INSTRUCTIONS FOR THE TASK: Among the entries below, extract exactly the lines that run from the one with "Write part 3" through the one with "FAR_OFF = 1e9", both ends included.

AVAILABLE RECORDS:
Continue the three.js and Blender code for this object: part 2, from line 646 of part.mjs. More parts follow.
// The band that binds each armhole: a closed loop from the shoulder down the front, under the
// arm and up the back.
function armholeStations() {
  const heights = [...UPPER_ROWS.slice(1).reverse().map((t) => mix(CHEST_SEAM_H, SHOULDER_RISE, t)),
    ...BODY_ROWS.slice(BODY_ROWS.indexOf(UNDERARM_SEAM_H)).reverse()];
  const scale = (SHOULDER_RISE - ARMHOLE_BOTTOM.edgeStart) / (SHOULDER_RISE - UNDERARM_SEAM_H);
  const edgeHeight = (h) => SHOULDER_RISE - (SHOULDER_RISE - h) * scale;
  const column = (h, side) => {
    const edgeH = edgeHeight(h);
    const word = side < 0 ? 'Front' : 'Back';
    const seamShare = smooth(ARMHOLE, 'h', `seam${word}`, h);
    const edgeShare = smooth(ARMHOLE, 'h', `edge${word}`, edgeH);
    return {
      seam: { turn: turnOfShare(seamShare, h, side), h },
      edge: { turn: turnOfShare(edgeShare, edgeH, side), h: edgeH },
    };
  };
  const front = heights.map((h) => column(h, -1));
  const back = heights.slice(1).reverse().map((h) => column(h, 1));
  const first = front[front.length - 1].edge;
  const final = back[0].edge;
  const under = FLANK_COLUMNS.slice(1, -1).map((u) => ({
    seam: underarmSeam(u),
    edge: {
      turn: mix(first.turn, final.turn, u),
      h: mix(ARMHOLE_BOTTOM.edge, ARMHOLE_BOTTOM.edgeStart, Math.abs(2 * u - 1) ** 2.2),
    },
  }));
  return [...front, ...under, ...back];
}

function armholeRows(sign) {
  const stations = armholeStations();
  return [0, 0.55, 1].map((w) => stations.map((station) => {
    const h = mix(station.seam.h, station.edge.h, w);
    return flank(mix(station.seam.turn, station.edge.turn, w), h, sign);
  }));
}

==

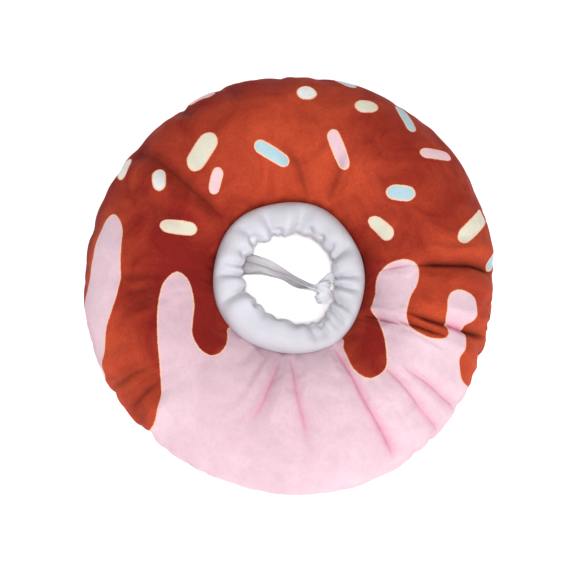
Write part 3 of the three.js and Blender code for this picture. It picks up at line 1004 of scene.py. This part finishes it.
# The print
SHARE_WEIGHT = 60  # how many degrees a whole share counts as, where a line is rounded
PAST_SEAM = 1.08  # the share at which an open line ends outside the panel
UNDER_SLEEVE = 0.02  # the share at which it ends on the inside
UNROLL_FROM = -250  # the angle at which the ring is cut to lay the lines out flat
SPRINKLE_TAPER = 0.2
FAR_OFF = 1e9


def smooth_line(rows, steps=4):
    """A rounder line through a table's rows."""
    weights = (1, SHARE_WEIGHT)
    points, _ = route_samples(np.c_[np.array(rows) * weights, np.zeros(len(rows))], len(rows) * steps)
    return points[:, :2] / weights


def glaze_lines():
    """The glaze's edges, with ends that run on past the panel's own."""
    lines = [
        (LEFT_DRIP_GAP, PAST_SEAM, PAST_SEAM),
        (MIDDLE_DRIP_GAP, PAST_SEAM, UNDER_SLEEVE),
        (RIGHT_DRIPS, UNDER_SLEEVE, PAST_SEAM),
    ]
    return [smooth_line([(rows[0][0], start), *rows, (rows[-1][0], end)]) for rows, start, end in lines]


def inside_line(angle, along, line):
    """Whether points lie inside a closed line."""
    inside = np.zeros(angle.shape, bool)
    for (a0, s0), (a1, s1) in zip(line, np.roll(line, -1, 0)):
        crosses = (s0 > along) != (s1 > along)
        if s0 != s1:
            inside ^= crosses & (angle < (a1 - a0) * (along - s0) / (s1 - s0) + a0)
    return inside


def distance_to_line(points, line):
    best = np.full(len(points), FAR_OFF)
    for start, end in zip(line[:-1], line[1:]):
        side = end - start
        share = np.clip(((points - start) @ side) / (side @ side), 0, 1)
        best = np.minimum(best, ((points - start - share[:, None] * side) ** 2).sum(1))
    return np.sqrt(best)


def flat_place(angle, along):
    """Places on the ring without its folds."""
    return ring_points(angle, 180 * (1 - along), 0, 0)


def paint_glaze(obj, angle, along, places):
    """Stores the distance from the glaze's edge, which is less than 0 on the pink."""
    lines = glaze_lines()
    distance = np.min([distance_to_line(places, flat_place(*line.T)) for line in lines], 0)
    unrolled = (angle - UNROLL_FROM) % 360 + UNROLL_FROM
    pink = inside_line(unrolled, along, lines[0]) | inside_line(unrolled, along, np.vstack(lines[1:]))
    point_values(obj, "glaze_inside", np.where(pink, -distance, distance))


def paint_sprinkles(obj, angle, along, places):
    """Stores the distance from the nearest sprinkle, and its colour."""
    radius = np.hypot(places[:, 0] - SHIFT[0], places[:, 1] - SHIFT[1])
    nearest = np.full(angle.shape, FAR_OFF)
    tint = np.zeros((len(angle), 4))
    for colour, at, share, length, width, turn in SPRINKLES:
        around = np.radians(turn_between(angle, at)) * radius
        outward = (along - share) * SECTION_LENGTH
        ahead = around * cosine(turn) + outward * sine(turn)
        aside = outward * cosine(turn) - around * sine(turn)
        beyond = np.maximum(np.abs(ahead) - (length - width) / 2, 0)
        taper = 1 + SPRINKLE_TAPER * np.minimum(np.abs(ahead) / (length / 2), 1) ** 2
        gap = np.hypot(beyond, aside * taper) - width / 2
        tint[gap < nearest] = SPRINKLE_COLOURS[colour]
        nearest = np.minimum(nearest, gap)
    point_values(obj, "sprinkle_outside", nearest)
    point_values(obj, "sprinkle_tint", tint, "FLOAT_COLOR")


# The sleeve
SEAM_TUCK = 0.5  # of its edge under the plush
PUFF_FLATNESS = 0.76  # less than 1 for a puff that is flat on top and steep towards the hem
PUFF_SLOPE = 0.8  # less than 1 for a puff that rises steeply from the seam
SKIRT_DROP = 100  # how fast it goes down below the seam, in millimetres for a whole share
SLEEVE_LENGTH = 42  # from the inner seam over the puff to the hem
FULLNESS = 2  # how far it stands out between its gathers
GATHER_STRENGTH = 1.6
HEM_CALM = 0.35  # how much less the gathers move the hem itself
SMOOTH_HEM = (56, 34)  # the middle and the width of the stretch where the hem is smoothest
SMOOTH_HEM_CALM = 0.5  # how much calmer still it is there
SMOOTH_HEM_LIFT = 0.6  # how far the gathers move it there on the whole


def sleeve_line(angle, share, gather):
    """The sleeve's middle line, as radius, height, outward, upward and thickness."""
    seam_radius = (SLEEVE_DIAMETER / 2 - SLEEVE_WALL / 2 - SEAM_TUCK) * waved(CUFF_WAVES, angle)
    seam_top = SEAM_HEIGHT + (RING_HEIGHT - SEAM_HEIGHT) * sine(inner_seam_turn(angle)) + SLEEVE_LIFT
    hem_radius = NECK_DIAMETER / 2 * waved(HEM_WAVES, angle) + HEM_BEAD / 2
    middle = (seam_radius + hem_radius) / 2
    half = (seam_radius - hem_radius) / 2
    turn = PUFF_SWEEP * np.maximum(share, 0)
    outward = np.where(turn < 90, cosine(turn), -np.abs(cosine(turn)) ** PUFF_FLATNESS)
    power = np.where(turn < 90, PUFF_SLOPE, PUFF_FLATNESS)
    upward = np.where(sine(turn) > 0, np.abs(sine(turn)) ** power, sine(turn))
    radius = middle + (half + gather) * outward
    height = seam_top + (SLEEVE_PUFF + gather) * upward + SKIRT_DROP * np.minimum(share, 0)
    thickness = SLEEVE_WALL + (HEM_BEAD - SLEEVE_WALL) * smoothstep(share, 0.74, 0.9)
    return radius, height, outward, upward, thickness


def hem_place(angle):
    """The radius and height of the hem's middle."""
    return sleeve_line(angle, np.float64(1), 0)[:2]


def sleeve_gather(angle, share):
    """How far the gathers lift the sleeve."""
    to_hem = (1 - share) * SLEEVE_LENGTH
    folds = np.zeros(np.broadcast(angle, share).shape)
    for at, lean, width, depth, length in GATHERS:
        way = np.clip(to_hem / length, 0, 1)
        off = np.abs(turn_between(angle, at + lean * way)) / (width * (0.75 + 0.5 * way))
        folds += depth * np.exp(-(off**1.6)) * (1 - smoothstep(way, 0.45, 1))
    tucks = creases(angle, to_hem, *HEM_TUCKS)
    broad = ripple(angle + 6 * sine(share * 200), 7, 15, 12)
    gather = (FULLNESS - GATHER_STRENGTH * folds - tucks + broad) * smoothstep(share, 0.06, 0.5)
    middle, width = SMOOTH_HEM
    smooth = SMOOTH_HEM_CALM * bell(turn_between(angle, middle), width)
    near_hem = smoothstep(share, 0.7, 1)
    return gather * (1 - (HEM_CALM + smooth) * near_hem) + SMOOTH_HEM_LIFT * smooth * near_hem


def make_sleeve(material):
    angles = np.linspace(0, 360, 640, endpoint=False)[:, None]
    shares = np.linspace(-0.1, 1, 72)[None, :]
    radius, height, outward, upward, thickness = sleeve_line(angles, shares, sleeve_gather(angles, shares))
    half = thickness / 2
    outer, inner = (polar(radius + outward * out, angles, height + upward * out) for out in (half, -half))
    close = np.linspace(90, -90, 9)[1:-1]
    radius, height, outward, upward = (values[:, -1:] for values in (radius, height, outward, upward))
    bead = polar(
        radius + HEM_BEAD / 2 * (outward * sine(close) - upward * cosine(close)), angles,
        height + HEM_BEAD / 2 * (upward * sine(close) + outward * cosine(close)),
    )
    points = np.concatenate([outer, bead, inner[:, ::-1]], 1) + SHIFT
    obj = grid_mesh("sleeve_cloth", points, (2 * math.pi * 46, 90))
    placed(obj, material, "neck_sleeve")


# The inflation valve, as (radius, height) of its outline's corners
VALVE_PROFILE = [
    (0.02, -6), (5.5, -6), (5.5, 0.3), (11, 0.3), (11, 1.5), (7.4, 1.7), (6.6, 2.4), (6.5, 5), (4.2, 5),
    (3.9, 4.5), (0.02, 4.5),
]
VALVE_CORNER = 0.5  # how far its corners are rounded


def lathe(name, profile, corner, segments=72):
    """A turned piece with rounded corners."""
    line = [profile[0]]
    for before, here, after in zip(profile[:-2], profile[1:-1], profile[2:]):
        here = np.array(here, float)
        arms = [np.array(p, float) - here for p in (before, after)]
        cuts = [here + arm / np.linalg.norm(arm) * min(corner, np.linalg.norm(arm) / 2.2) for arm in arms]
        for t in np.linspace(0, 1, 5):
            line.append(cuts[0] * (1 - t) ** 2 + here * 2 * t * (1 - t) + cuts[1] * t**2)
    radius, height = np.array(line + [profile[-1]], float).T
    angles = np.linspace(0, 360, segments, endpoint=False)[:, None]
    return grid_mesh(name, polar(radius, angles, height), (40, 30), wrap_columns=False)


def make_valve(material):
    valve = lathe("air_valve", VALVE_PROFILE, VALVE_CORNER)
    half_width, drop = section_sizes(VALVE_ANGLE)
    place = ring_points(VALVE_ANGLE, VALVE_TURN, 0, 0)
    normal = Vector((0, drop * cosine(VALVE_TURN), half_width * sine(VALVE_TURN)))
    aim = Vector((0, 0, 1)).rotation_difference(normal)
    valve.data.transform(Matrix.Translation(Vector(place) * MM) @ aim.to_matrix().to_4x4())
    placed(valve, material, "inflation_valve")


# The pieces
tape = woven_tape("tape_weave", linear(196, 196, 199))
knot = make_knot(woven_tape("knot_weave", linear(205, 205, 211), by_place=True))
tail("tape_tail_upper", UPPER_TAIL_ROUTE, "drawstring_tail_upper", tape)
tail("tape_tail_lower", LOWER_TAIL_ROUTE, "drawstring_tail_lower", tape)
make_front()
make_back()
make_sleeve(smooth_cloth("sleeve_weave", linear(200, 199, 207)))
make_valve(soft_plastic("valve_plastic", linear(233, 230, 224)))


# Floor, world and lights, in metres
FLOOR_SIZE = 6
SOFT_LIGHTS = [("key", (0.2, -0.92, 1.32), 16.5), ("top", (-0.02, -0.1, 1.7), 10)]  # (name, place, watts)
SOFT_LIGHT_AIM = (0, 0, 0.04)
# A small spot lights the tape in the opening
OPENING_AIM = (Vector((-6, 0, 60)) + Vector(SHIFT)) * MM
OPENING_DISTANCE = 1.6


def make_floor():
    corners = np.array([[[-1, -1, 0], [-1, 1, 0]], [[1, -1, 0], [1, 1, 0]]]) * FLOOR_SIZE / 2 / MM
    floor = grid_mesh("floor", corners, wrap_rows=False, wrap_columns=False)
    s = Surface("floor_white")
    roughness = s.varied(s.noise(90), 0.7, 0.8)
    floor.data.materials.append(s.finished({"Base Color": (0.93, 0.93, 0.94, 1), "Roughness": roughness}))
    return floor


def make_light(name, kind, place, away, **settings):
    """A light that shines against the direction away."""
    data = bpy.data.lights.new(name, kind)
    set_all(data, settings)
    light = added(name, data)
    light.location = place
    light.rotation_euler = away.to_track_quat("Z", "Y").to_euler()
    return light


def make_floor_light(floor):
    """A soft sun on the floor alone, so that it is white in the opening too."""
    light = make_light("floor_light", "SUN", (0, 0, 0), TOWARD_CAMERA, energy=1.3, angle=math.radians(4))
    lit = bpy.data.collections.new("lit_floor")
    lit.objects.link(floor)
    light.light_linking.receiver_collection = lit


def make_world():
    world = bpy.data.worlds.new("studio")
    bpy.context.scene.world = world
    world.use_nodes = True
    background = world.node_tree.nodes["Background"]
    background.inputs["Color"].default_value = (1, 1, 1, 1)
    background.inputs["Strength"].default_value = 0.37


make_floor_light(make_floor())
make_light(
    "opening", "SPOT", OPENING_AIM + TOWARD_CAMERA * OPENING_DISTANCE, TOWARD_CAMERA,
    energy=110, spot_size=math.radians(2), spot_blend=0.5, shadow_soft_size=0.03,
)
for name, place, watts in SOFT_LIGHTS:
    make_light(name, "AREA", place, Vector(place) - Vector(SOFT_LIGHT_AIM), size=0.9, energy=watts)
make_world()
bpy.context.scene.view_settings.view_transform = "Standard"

RIGHT ANSWER:
Write part 3 of the three.js and Blender code for this picture. It picks up at line 1004 of scene.py. This part finishes it.
# The print
SHARE_WEIGHT = 60  # how many degrees a whole share counts as, where a line is rounded
PAST_SEAM = 1.08  # the share at which an open line ends outside the panel
UNDER_SLEEVE = 0.02  # the share at which it ends on the inside
UNROLL_FROM = -250  # the angle at which the ring is cut to lay the lines out flat
SPRINKLE_TAPER = 0.2
FAR_OFF = 1e9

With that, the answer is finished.